Mistakes are a hazard of being human. Everyone occasionally make errors on the job.
However, most of us are fortunate that our goof-ups usually are not as noticeable as landing a plane at the wrong airport.
A Boeing 747 that was supposed to touch down at McConnell Air Force Base in Wichita, Kan., instead landed eight miles north, at Col. James Jabara Airport, a small municipal airfield. In exchanges with air traffic control after the misplaced landing, the pilot sounded confused and made some errors in stating directions.
Despite the mistake, the plane landed safely, with no injuries or property damage. NPR put together a tongue-in-cheek Google Maps route for the plane, in case it needed to taxi the distance from the airfield to the Air Force base; the “Dreamlifter,” designed to carry component parts for Boeing’s 787 Dreamliner planes, usually needs a much longer runway for takeoff than was available at Col. James Jabara. The plane did, however, manage to take off successfully the next day once the cargo load was reduced.
This sort of mistake, while embarrassing, is not unprecedented. In 1979, a Western Airlines pilot mistakenly landed a passenger flight in Buffalo, Wyo., rather than at its intended destination in Sheridan, Wyo., about 35 miles to the north. The landing was a safe one, with no injuries or damage to the aircraft – just a lot of surprised passengers. The pilot, Lowell Ferguson, was suspended as a matter of routine. He appealed the suspension, but a court held that his actions qualified as reckless even though they were not deliberate. (He was later reinstated.) While Western Airlines was displeased with Ferguson, Buffalo was thrilled at the publicity. The town honored Ferguson as a guest at Buffalo’s centennial in 1981.
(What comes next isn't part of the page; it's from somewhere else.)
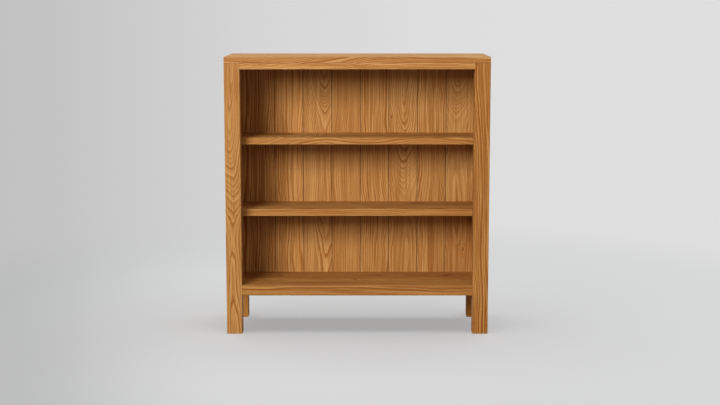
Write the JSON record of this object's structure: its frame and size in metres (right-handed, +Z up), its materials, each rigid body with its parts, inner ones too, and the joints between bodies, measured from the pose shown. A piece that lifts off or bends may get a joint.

Perhaps the most famous case of a pilot heading the wrong direction is still that of Douglas Corrigan, who in 1938 flew from New York to Dublin despite having filed a flight plan from New York to Long Beach, Calif. Dubbed “Wrong Way” Corrigan by the media, the aviator maintained that he had simply lost his direction early in the flight. Given that he had initially sought permission to make the transatlantic flight – permission that aviation authorities denied – his explanation was not taken terribly seriously, though he never publicly admitted that he flew to Ireland on purpose.
Until now, I figured that in these days of GPS and computerized flight decks, mistakes like the Boeing pilot’s would go from rare to almost nonexistent, restricted perhaps to the folks who fly a dwindling number of “old-school,” mostly noncommercial, light aircraft and still rely on compass headings and radio beacons to find their way.
But no matter how much we automate, we still put human pilots in the cockpit, and humans will occasionally make mistakes. The trick in any endeavor is to try to ensure that the mistakes we make do as little harm as possible. We don’t want a pilot error to cause a crash. Airlines and their crews typically go above and beyond to ensure air travel or transport is as safe and routine as possible. Technological advances have certainly made that task easier.
On the other hand, if a pilot error safely puts a big plane in the wrong airport, or puts a small Wyoming town on the map, there’s no great harm. The kind of mistake where you get made a guest of honor afterwards is the kind of mistake we can afford to make every now and then.